PROBLEM DESCRIPTION: Transcribe the stretch of entries below from the line with "return extrude(Plane.XZ *" through the line with "obj.parent = empty", exactly and with both ends included; leave out all other lines.

------ THE RECORDS ------

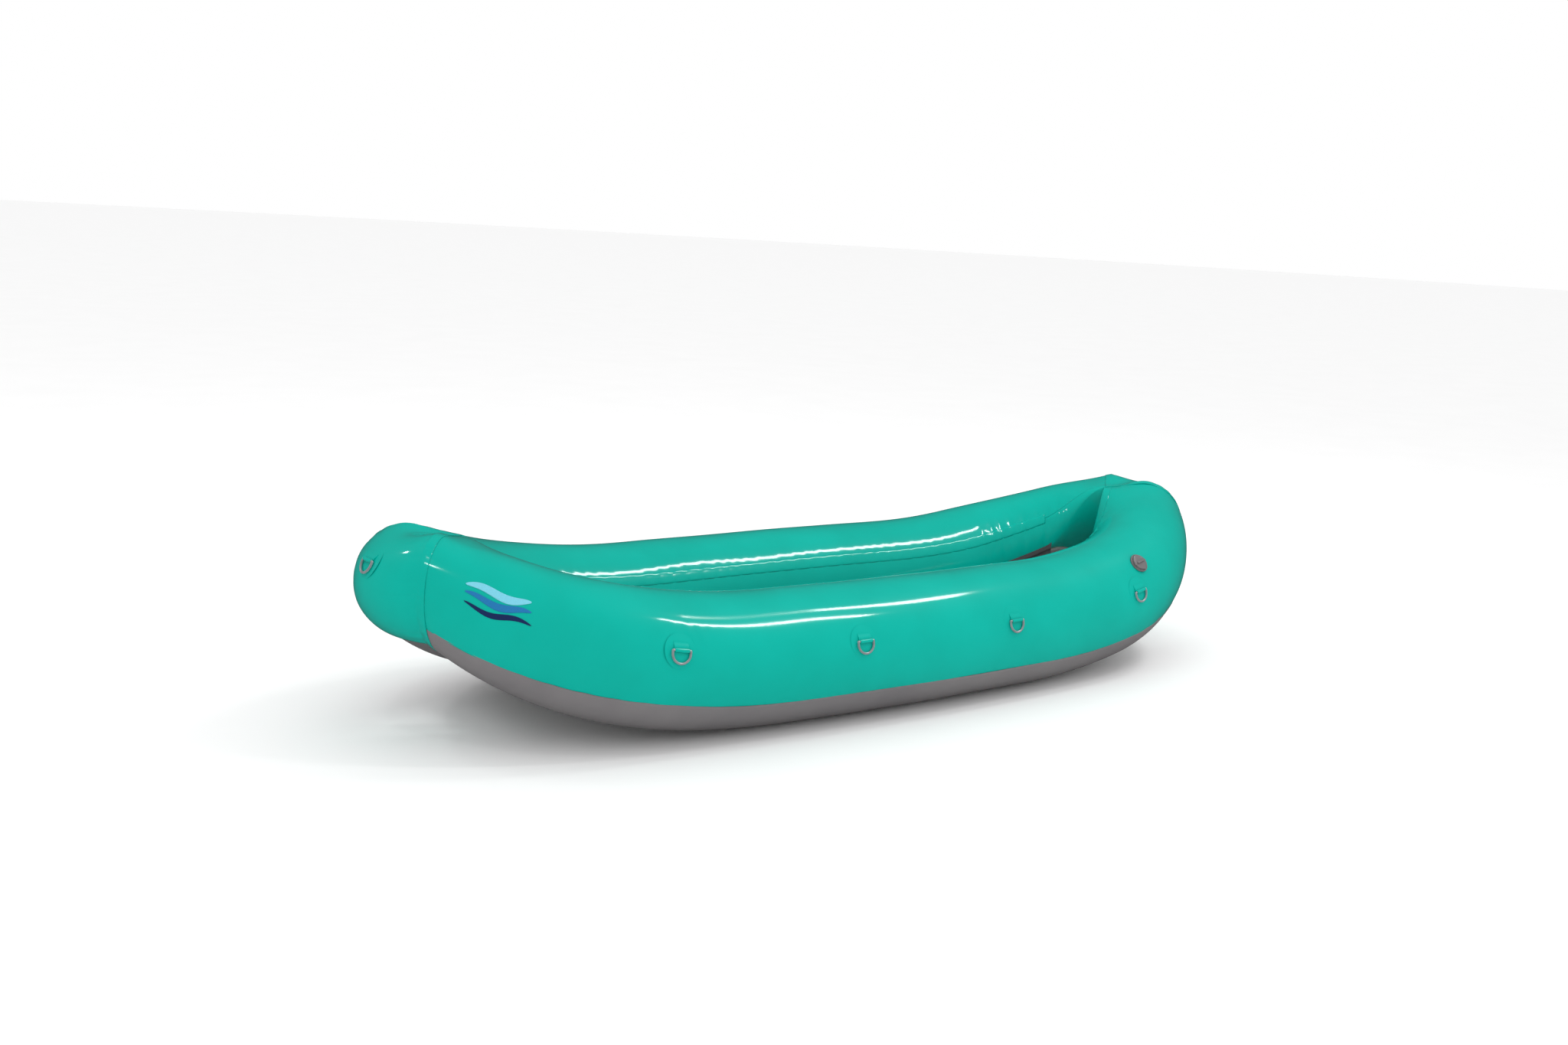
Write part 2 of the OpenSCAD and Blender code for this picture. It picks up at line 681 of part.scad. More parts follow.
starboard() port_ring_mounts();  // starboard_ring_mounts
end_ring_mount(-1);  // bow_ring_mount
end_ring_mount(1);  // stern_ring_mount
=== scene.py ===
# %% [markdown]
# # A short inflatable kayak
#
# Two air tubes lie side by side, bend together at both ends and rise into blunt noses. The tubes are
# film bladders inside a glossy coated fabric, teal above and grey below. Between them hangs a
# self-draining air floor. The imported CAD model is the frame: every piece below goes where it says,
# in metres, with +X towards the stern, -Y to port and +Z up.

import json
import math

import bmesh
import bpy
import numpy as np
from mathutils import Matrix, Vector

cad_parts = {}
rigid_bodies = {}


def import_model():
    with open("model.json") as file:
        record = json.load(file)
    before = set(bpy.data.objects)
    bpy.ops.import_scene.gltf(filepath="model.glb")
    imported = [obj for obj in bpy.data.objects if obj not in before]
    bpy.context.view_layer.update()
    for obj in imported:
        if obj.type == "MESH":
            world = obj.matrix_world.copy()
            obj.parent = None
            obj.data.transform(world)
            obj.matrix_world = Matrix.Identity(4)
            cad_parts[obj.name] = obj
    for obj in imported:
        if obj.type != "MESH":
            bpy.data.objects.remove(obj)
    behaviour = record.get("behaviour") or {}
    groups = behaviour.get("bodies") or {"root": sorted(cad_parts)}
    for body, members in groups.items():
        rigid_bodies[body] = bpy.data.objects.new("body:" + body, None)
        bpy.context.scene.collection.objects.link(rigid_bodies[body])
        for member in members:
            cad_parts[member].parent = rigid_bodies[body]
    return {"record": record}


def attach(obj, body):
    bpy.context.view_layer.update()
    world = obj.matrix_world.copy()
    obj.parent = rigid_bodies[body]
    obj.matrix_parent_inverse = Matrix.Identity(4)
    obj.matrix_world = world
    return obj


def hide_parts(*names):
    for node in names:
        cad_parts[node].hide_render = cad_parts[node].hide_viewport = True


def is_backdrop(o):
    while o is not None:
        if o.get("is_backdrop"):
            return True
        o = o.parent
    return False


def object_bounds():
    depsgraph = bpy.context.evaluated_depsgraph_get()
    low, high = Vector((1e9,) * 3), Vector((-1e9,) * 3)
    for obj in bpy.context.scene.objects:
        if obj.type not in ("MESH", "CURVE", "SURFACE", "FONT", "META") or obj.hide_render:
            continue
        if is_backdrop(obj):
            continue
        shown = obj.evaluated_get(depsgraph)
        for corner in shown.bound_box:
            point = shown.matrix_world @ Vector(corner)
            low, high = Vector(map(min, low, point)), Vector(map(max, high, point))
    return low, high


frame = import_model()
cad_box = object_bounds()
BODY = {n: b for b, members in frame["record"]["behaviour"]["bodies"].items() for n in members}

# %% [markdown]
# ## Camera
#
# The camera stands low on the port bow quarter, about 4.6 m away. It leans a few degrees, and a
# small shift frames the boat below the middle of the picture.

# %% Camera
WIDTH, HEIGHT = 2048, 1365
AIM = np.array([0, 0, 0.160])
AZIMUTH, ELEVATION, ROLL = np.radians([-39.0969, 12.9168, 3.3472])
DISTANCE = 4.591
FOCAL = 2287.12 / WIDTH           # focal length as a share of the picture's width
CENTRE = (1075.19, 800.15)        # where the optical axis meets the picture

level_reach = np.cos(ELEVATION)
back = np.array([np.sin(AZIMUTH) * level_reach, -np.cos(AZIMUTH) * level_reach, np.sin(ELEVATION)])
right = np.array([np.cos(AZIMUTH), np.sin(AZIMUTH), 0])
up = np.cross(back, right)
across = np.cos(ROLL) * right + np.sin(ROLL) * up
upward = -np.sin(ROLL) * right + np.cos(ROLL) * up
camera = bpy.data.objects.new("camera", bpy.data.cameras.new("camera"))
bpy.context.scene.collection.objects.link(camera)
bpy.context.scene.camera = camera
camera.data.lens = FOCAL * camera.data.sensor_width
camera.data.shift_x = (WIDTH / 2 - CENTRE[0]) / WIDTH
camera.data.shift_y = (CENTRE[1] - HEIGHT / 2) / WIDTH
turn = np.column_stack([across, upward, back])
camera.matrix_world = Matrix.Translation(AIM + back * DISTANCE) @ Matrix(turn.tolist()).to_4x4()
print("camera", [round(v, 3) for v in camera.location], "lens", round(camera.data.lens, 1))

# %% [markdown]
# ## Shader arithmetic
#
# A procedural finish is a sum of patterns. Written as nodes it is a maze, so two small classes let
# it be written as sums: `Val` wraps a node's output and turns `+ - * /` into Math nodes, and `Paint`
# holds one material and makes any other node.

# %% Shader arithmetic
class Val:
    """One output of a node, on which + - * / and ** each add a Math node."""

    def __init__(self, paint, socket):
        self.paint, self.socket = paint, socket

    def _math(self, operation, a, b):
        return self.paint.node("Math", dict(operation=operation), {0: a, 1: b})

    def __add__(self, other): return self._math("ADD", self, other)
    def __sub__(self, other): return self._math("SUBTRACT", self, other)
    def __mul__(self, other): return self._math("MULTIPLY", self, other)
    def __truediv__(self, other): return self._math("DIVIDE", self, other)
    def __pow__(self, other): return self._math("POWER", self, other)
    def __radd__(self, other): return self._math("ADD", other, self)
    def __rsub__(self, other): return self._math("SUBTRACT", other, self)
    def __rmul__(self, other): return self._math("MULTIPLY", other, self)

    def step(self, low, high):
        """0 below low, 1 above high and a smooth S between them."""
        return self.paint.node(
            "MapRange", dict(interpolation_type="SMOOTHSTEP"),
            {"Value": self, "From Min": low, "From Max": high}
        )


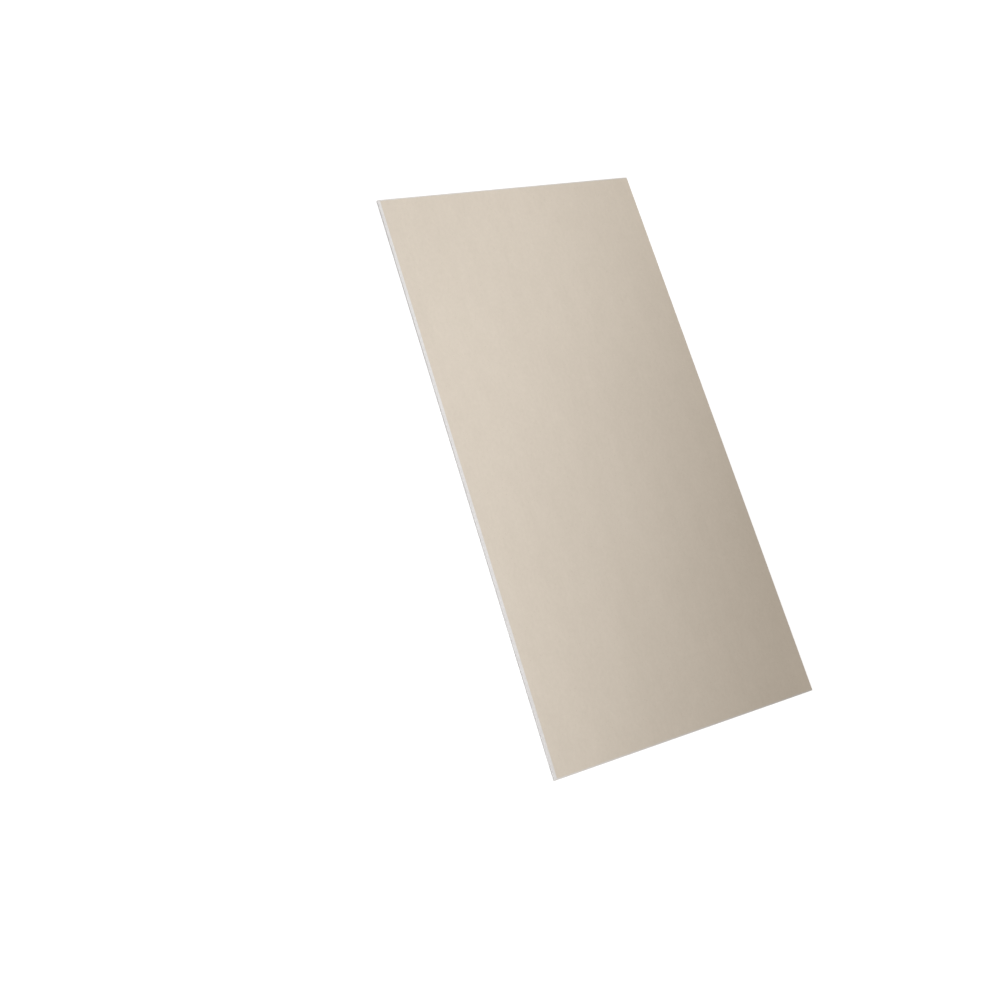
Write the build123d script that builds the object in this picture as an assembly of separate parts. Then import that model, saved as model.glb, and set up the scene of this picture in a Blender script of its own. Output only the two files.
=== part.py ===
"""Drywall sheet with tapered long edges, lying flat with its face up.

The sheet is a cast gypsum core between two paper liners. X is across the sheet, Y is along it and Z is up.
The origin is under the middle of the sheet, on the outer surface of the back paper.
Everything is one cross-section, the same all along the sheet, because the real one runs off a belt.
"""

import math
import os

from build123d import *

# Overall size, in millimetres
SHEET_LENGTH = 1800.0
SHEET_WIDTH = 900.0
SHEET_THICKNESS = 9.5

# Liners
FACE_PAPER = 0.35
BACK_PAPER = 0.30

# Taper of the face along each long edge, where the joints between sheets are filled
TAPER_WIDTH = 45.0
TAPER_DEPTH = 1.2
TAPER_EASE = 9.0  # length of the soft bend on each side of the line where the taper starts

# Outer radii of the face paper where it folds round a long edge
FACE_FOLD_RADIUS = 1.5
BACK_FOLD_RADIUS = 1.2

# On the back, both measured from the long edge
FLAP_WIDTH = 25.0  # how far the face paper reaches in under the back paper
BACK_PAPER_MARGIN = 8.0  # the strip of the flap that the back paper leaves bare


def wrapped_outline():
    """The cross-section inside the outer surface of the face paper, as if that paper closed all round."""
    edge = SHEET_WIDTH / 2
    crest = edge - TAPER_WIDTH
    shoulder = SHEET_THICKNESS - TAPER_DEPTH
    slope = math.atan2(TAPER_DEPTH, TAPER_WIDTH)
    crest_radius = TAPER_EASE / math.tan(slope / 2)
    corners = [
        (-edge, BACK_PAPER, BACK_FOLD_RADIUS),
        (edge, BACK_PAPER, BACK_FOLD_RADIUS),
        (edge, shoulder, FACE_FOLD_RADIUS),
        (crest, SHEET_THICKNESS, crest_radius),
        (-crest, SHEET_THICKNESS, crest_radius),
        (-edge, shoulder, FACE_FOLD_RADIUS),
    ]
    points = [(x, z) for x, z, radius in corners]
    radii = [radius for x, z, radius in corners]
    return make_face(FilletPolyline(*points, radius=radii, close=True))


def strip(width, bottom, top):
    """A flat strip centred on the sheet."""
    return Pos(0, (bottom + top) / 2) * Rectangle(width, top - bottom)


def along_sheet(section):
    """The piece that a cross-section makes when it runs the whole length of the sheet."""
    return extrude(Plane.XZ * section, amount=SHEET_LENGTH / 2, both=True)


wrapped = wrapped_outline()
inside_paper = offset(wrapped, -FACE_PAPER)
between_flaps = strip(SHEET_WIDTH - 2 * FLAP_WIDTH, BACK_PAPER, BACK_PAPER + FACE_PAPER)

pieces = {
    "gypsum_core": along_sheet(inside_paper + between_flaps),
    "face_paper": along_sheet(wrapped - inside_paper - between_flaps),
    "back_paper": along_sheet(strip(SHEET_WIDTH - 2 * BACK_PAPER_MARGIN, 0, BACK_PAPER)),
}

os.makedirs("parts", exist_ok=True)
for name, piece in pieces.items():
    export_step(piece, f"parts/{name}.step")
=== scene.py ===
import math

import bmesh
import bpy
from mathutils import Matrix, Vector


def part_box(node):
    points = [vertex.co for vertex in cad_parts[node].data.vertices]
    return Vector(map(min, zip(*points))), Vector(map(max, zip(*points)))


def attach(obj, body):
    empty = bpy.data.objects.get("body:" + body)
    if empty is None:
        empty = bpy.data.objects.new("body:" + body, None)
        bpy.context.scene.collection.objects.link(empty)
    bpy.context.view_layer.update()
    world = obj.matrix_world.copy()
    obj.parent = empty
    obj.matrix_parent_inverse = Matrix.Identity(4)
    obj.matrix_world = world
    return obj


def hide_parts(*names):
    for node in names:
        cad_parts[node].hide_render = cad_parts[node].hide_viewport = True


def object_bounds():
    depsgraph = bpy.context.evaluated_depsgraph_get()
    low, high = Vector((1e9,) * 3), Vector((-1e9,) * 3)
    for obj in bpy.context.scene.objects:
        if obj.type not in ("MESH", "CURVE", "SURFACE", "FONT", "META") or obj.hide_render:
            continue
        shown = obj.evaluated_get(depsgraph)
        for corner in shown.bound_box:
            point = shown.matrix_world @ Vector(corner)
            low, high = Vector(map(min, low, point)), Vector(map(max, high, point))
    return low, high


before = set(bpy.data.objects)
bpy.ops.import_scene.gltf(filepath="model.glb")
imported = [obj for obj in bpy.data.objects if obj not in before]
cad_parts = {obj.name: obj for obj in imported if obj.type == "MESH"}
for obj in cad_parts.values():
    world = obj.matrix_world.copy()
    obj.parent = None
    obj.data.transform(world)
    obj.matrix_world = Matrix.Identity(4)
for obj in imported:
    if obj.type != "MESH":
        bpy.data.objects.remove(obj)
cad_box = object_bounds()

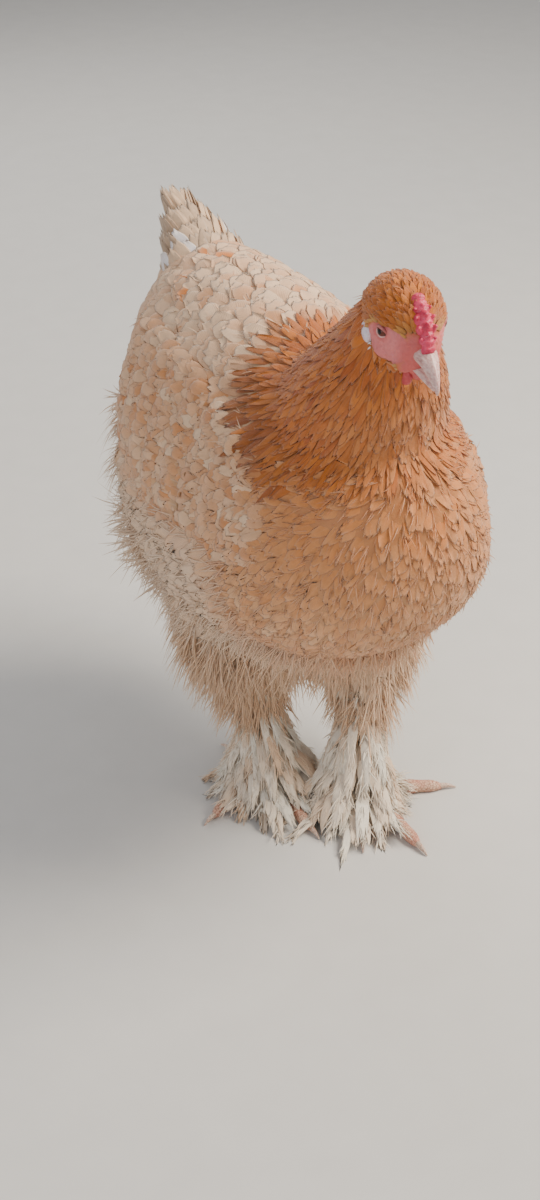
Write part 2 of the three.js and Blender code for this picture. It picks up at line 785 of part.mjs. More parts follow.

------

EXPECTED ANSWER:
    return extrude(Plane.XZ * section, amount=SHEET_LENGTH / 2, both=True)


wrapped = wrapped_outline()
inside_paper = offset(wrapped, -FACE_PAPER)
between_flaps = strip(SHEET_WIDTH - 2 * FLAP_WIDTH, BACK_PAPER, BACK_PAPER + FACE_PAPER)

pieces = {
    "gypsum_core": along_sheet(inside_paper + between_flaps),
    "face_paper": along_sheet(wrapped - inside_paper - between_flaps),
    "back_paper": along_sheet(strip(SHEET_WIDTH - 2 * BACK_PAPER_MARGIN, 0, BACK_PAPER)),
}

os.makedirs("parts", exist_ok=True)
for name, piece in pieces.items():
    export_step(piece, f"parts/{name}.step")
=== scene.py ===
import math

import bmesh
import bpy
from mathutils import Matrix, Vector


def part_box(node):
    points = [vertex.co for vertex in cad_parts[node].data.vertices]
    return Vector(map(min, zip(*points))), Vector(map(max, zip(*points)))


def attach(obj, body):
    empty = bpy.data.objects.get("body:" + body)
    if empty is None:
        empty = bpy.data.objects.new("body:" + body, None)
        bpy.context.scene.collection.objects.link(empty)
    bpy.context.view_layer.update()
    world = obj.matrix_world.copy()
    obj.parent = empty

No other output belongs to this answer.